Tue Mar 25, 2025 12:16 pm

@sindy @erlinden I thought I were starting to understand, but I am lost again :?

I am not sure about the difference between a purely trunk bridge-the-port or an hybrid bridge-the-port. Why would I chose one configuration over the other ?
I am not sindy or erlinden but...

You should realize that the switching/bridging and the routing parts of the configuration are done separately. The bridge as an interface is simply the CPU facing port of the switch/bridge. Other than that the Linux guys decided to overload the name of the bridge with this port (which you just have to learn to accept), there is no additional magic going on. (Ok, there are some edge cases, but probably those will not bite you just yet.)

Therefore it is totally fine to configure the bridge interface (as a bridge port itself) to be either an access port, a trunk port or hybrid.

I usually configure it as purely trunk.
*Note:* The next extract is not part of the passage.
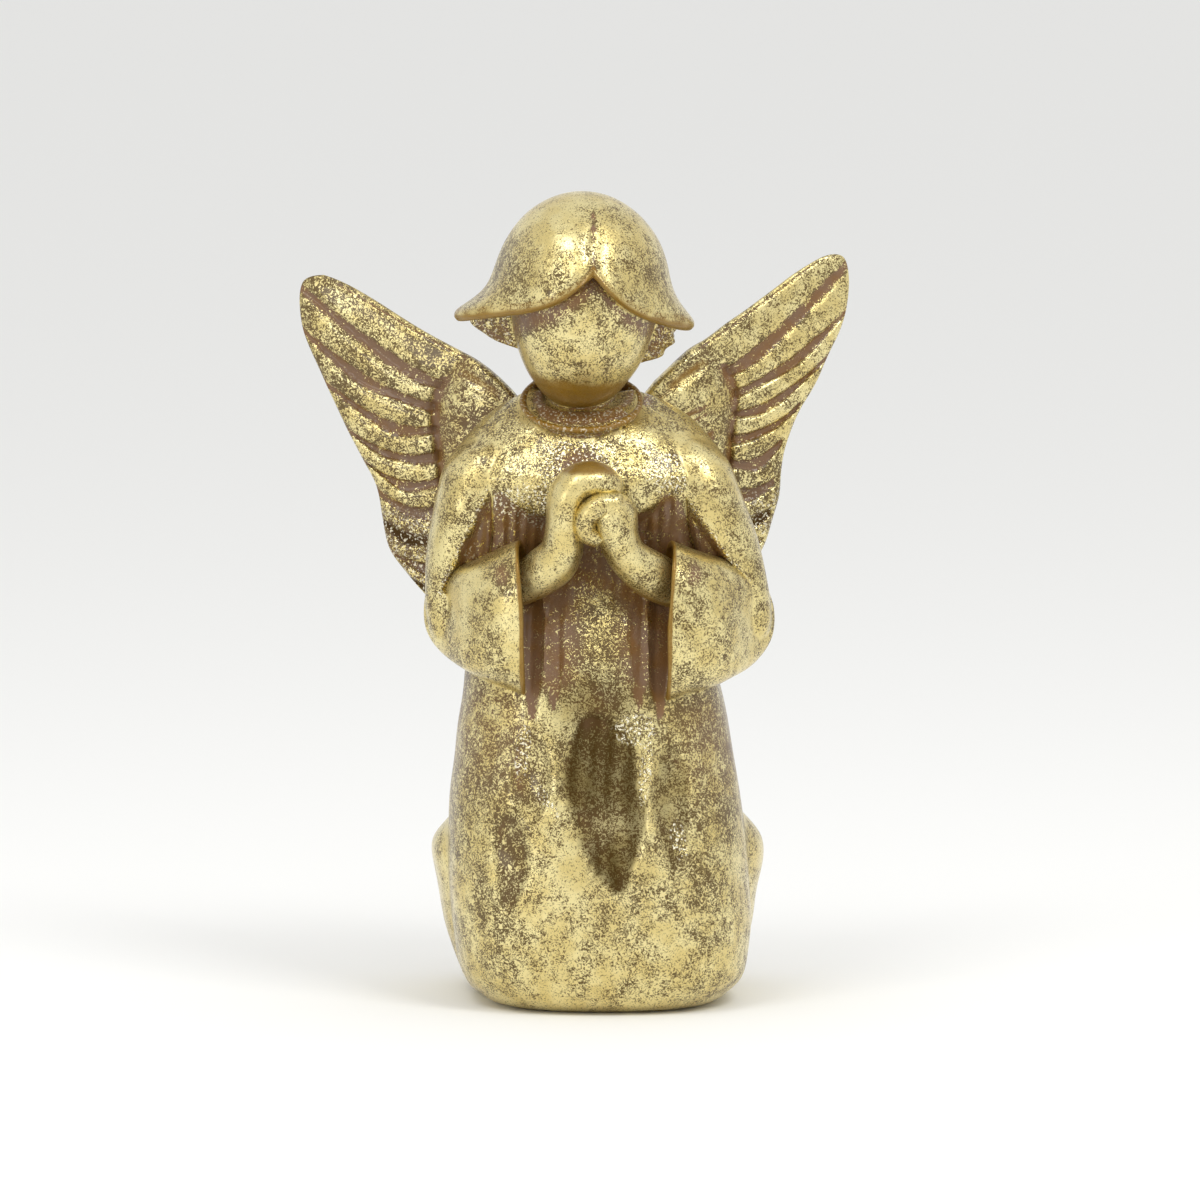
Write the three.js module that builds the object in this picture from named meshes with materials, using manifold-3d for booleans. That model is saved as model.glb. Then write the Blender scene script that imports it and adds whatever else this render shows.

That is, set ingress filtering to yes, allow-only-vlan-tagged and add vlans to the bridge interface. And this is what I will suggest to you as well. (This is actually the config that most managed switches with easier to use config interfaces do implicitly.)
In my case, I am willing to remove the bridge IP address, to keep only the VLAN one. But I am not sure about the order of config modification I should perform to avoid locking myself out... (again)
The usual suggestion is to remove a port from the bridge and enable whatever access you need from that port. This allows you to configure all things bridge-related without locking yourself out, even is you mess up any part of your configuration. After you have configured everything to your liking - and verified it -, what you do with that port (leave it as-is, or use it as part of your bridge) is totally up to you.
What is the simpler action I could take, to get something working ?
I think that having a well understood and later easily extendable configuration is more important than doing it as quickly as possible :-)

Bridges and the associated VLAN behavior is not that complicated, and once it "clicks" it will seem quite natural going forward. However to gain such understanding you have to suffer a bit.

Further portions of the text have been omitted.